In the Object-Oriented world, this is turned upside down. The map features themselves become objects that have generalisation behaviours defined in the database schema. The application itself becomes much thinner, and contains no knowledge about what, how, or when. It merely provides a framework for invoking and sequencing the generalisation processes by sending messages to selected objects [Ormsby and Mackaness 1999].

Gothic LAMPS2 includes an Object-Oriented generalisation facility, which allows the user to define the strategy for generalisation in terms of methods on the object classes [Hardy 2000]. Base object classes are provided which supply generalisation process methods for multi-object combinatorial operations (aggregation, typification, and displacement) and others for single object generalisation (collapsing, refinement, exaggeration and simplification). Note that these are implemented as behaviours of the objects in the database, not as commands within a program.

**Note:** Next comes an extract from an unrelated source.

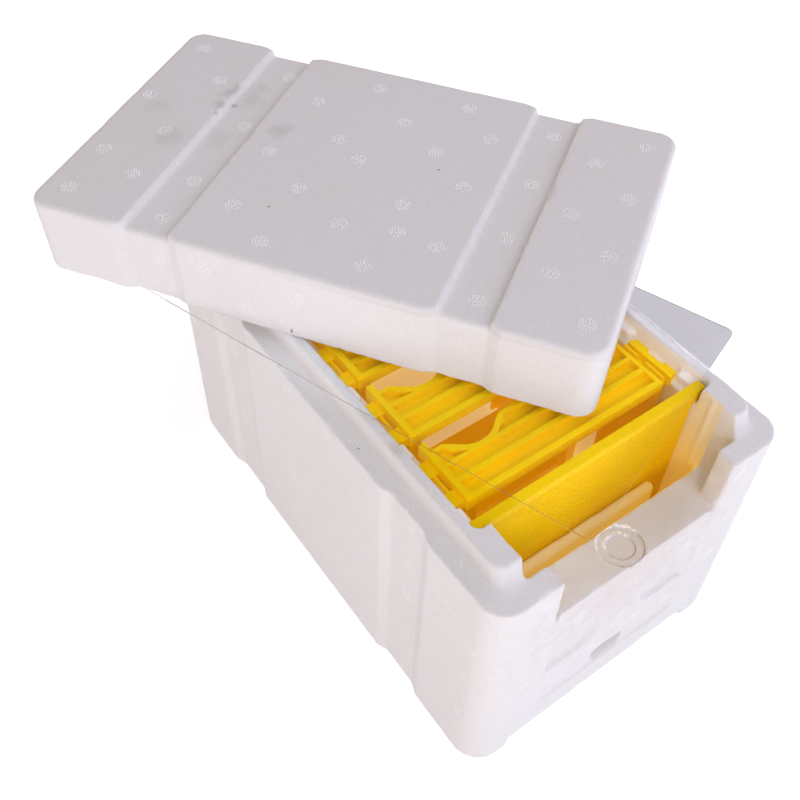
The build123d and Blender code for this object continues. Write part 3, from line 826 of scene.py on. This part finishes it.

Kort & Matrikelstyrelsen (the Danish state mapping agency) is using LAMPS2 in this way to derive 1:50K mapping from a 1:10K sourced database. The generalisation flowline makes considerable use of active object views using spatial query, to identify objects for generalisation. An example is to delete all minor roads less than 2km long, which have a dead end and do not have buildings within 100m of the dead end.

In the future, increased computational power and improvements in software techniques will allow such active object generalisation to be done in real time, on-demand to satisfy a user request for appropriate mapping on his Internet browser or WHIA. Until then, the techniques are still very useful, but need to be applied in advance to produce a set of ‘usages’, and the results stored. The object database allows storage of multiple alternative geometries, so you can have one object (e.g. Trinity College), with one set of attributes, but with several alternative sets of coordinates, each suitable for a particular scale band (see Figure 10).